Locke's defense of private property reminds me of Jesus's parable of the talents (Matthew 25). You should use your property for the benefit of humankind:

Sect. 37. ...To which let me add, that he who appropriates land to himself by his labour, does not lessen, but increase the common stock of mankind: for the provisions serving to the support of human life, produced by one acre of increased and cultivated land, are (to speak much within compass) ten times more than those which are yielded by an acre of land of an equal richness lying waste in common. And therefore he that incloses land, and has a greater plenty of the conveniences of life from ten acres, than he could have from an hundred left to nature, may truly be said to give ninety acres to mankind: for his labour now supplies him with provisions out of ten acres, which were but the product of an hundred lying in common...
5.0 Other Subjects in Locke's Tract

All of the above quotes are from Chapter 5 of Locke's Second Treatise. This book contains nineteen chapters, and treats many other topics. These include a recap of the first treatise, which presumably refutes the claims of Sir Robert Filmer that:

  • God gave Adam property in all the earth.
  • And current monarchs own their countries through their descent from Adam.

Locke praises William III, the victor of the Glorious Revolution. He also treats of the state of nature, in which humans are free. And they give up that freedom in a social contract so as to end the war of all against all. But, if rulers:

become destructive of these ends, it is the Right of the People to alter or to abolish [the government], and to institute new Government, laying its foundation on such principles and organizing its powers in such form, as to them shall seem most likely to effect their Safety and Happiness. (America's Declaration of Independence)

I find the start of Chapter 13, as well as other passages (e.g., Sect. 225) echoed in the declaration. Other topics include natural rights, war, slavery, and parental rights.

References
  • John Locke, Second Treatise of Government (1690).

2 comments:

Anonymous said...

3.0 First Caveat: "Enough, and as Good Left"

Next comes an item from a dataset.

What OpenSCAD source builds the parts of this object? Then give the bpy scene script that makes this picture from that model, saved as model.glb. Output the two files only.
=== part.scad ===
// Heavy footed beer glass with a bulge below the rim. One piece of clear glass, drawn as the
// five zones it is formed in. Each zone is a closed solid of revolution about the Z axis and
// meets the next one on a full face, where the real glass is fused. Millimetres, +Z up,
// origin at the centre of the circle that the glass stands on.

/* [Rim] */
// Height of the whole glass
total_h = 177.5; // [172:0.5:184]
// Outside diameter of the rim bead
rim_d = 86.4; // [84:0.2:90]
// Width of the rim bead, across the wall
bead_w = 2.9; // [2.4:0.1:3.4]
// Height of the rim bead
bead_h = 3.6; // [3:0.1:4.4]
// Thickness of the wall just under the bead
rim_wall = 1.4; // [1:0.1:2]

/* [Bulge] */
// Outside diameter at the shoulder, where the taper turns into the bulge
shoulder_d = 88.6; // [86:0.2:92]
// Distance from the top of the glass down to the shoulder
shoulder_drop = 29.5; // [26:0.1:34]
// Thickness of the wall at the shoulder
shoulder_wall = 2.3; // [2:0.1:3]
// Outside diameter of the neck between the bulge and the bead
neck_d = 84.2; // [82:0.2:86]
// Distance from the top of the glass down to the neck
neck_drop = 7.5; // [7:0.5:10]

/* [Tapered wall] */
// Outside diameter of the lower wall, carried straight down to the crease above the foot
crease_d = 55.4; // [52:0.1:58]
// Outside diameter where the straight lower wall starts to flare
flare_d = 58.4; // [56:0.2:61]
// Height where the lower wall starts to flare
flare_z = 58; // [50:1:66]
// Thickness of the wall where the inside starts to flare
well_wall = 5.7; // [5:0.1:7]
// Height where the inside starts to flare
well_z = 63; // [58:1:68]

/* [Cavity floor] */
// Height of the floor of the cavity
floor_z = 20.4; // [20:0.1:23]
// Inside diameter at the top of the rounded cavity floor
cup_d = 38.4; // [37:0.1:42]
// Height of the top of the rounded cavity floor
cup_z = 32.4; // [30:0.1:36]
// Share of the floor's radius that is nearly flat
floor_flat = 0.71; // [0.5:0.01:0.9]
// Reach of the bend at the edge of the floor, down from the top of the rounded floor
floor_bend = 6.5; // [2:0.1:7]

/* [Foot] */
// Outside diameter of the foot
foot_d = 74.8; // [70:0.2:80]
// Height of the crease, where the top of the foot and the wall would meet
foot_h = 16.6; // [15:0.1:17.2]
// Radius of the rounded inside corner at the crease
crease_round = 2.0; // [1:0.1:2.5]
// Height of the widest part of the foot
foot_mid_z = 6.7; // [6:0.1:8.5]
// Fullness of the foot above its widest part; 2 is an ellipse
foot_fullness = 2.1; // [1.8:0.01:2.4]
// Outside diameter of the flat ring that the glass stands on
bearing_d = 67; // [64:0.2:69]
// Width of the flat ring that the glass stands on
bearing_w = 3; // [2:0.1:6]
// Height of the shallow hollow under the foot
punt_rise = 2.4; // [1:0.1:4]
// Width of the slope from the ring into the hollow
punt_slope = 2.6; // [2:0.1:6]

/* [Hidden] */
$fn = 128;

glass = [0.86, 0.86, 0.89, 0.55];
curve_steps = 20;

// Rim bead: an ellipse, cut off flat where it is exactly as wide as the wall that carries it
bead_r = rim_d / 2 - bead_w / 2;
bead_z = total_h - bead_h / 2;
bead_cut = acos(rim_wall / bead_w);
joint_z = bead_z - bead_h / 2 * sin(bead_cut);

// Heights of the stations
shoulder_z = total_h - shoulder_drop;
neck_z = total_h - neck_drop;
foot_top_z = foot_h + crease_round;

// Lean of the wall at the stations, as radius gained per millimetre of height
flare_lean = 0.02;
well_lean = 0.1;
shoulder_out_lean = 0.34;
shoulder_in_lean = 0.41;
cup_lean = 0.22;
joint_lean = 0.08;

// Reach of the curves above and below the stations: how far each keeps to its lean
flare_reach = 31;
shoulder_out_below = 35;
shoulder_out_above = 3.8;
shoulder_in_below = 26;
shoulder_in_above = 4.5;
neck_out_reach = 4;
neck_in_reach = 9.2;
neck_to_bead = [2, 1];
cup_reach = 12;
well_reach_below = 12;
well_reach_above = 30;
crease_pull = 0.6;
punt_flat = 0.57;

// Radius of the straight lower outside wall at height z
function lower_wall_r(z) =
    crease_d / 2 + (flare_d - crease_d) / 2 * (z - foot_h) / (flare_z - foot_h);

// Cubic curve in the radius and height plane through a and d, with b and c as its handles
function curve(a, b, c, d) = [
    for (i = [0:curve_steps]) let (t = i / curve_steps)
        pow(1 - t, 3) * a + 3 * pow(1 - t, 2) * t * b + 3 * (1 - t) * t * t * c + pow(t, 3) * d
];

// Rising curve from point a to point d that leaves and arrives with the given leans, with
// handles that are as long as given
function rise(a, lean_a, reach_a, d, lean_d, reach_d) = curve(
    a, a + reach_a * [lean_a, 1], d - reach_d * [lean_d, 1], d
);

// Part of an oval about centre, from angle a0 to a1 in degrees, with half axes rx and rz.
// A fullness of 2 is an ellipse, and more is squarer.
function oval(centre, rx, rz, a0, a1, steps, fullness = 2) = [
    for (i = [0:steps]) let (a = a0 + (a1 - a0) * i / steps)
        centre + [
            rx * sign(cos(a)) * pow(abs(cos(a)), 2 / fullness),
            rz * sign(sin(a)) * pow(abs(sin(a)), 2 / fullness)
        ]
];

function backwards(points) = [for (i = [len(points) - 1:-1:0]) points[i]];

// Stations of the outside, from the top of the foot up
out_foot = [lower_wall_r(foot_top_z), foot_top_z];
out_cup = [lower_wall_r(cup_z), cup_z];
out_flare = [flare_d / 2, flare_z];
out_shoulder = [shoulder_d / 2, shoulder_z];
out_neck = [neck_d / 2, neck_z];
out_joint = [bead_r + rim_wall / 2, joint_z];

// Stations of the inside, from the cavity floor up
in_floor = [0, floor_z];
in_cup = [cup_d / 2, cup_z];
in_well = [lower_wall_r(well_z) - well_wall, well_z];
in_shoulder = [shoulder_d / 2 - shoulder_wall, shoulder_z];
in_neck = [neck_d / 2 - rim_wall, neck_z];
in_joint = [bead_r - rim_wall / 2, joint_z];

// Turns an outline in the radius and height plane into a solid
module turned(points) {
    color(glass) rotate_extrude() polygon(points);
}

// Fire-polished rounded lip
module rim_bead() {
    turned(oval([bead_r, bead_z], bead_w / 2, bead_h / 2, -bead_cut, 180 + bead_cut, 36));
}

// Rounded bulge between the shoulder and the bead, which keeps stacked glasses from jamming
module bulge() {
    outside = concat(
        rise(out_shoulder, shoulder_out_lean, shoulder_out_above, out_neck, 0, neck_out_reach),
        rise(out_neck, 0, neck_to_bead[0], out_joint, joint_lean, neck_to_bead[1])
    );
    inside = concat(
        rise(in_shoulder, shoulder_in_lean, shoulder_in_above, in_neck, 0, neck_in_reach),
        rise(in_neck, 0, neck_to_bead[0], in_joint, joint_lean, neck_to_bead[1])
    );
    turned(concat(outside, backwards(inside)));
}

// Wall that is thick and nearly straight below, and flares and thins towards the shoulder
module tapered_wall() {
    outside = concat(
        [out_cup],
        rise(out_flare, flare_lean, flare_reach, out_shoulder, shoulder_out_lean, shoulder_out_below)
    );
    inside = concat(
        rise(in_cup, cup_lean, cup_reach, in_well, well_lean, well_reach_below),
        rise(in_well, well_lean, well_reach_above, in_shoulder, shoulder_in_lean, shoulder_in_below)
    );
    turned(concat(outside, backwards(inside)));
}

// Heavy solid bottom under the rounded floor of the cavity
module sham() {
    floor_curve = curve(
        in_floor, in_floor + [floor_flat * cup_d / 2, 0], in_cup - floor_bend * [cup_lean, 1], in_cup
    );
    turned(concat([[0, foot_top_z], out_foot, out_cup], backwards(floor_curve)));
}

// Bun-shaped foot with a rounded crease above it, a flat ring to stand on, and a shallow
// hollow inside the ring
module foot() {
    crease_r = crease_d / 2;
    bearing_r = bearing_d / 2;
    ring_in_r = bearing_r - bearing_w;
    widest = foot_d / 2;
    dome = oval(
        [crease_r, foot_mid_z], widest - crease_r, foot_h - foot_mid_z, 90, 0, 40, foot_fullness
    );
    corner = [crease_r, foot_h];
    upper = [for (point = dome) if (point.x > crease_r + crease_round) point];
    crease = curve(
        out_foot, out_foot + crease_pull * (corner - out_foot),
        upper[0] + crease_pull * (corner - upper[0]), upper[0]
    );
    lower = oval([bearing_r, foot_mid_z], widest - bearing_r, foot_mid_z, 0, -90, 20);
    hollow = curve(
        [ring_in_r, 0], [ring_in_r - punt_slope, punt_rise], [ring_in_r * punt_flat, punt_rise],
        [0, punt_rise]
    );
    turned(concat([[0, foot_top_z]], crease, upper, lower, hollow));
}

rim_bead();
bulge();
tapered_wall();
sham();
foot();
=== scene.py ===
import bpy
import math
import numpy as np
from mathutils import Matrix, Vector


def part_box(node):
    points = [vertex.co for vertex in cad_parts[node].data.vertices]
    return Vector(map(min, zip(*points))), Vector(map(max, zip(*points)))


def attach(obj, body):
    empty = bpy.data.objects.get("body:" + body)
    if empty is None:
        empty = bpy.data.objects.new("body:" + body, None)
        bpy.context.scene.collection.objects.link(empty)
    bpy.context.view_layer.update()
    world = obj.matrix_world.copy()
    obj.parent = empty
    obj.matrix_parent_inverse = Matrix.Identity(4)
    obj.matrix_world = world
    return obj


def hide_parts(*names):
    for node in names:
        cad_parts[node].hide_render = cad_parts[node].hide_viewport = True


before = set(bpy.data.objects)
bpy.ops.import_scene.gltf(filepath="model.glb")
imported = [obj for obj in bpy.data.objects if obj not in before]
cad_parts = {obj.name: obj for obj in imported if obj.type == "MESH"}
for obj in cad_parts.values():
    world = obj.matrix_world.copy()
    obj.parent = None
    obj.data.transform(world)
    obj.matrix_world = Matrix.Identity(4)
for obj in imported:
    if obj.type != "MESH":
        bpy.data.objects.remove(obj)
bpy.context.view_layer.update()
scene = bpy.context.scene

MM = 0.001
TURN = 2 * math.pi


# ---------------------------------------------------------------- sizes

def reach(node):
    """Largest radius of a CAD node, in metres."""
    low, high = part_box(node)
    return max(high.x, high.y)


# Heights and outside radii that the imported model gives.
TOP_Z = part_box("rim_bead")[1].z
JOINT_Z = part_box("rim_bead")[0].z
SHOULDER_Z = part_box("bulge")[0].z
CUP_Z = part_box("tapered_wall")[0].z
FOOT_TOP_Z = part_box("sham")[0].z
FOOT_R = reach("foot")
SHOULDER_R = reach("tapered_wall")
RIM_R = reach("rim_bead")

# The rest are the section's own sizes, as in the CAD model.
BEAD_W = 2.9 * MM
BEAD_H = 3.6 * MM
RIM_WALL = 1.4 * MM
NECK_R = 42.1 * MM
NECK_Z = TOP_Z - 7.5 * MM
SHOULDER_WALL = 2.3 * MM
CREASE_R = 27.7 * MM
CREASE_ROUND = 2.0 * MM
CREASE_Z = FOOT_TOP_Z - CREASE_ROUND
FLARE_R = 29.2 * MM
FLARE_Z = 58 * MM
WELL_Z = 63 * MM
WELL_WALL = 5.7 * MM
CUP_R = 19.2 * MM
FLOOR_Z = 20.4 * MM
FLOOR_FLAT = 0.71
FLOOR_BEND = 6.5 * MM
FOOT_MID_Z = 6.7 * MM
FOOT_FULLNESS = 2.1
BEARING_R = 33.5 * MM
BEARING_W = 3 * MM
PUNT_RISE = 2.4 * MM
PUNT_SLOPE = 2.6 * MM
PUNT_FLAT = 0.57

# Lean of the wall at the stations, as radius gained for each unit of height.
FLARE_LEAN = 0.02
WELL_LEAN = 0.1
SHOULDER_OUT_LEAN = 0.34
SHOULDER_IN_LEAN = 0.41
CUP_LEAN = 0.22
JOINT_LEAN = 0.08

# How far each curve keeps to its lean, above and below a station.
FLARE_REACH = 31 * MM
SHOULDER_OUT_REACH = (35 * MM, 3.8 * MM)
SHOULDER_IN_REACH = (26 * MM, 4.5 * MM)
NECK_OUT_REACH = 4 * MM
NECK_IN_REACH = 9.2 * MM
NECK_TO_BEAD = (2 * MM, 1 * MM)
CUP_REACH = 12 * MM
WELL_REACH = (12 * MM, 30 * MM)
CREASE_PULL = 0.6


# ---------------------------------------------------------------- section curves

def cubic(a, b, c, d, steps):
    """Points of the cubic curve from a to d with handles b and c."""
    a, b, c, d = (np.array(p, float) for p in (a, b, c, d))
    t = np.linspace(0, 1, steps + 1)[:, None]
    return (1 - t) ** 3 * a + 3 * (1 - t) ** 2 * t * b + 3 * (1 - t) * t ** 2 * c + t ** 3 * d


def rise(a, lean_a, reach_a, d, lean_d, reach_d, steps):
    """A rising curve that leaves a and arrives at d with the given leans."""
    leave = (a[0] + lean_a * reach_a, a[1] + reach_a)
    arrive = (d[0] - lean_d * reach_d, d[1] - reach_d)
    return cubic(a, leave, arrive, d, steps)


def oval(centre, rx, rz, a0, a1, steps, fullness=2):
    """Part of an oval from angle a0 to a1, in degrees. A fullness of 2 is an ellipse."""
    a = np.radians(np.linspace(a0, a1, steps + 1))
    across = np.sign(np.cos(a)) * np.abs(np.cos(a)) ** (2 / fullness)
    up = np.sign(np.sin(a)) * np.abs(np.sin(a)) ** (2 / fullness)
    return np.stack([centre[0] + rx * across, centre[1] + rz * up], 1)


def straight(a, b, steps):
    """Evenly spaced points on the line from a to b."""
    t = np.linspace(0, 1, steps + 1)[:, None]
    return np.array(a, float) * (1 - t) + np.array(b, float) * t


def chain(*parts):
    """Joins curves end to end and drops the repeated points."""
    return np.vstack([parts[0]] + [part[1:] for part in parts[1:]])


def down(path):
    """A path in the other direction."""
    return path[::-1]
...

If I remember correctly, Locke later argued that this c caveat is made null and void with the invention of money. I think this is discussed by C. B. Macpherson in The Political Theory of Possessive Individualism or by Carole Pateman (The Sexual Contract and The problem of political obligation)

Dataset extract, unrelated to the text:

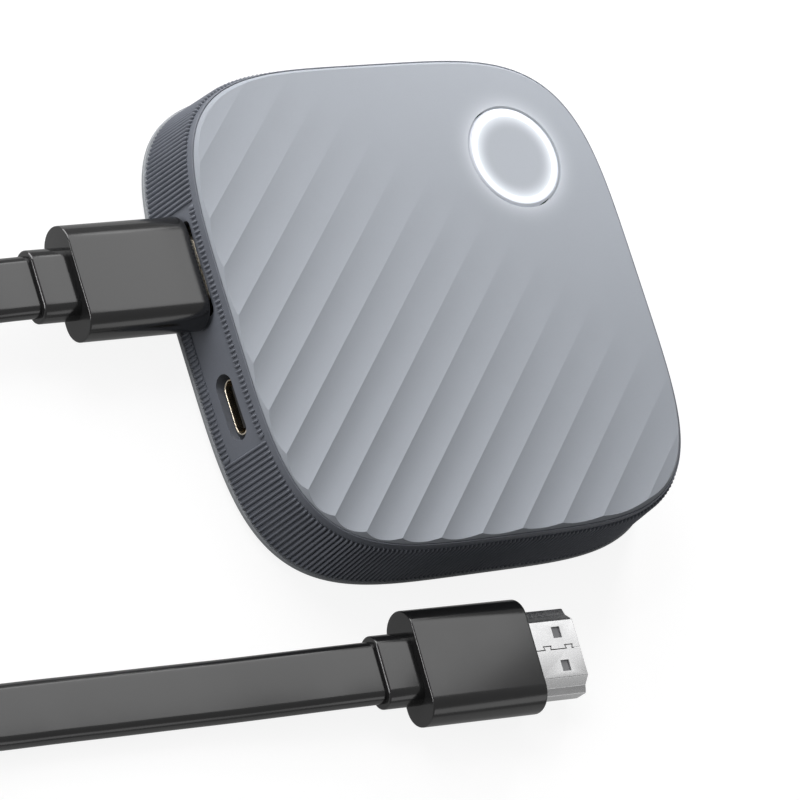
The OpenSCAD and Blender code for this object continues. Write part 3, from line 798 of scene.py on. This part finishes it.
def flute_depth(sizes, u, v):
    """Depth of the face below the crests at u along the flutes and v across them."""
    share = (v - sizes.shift) / sizes.pitch
    share -= math.floor(share)
    corner = reach(sizes.half, math.pi / 4, SQUARENESS)
    run_out = max(0.0, min(1.0, (sizes.end - u) / (sizes.end + corner)))
    return sizes.deep * run_out * 4 * share * (1 - share)


def edge_along(half, v, squareness):
    """Where the line at v across the flutes leaves the outline, as a distance along them."""
    near, far = 0.0, 2 * half
    for _ in range(EDGE_HALVINGS):
        mid = (near + far) / 2
        x, y = (mid + v) * math.sqrt(0.5), (mid - v) * math.sqrt(0.5)
        inside = abs(x / half) ** squareness + abs(y / half) ** squareness < 1
        near, far = (mid, far) if inside else (near, mid)
    return near


def edge_half(sizes, share):
    """Half width of the sloping edge at a share of its height over the joint."""
    return sizes.half - sizes.bevel * share ** 1.15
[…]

As with labour being the property of the worker, Locke's argument is to seek to undercut criticism of bourgeois rule before it is raised. In terms of labour being the property of the worker, this is to ensure that the worker does NOT receive the full product of their labour (i.e., the worker has sold their labour to the boss and so the boss gets to keep the product of that labour).

Iain
An Anarchist FAQ

Robert Vienneau said...

I think the two caveats are related. Money allows one to develop one's property so as to acquire more than one needs in the form of something that will last. And such development means one not owning property might be better off working for one that does, rather than gathering on the remaining commons.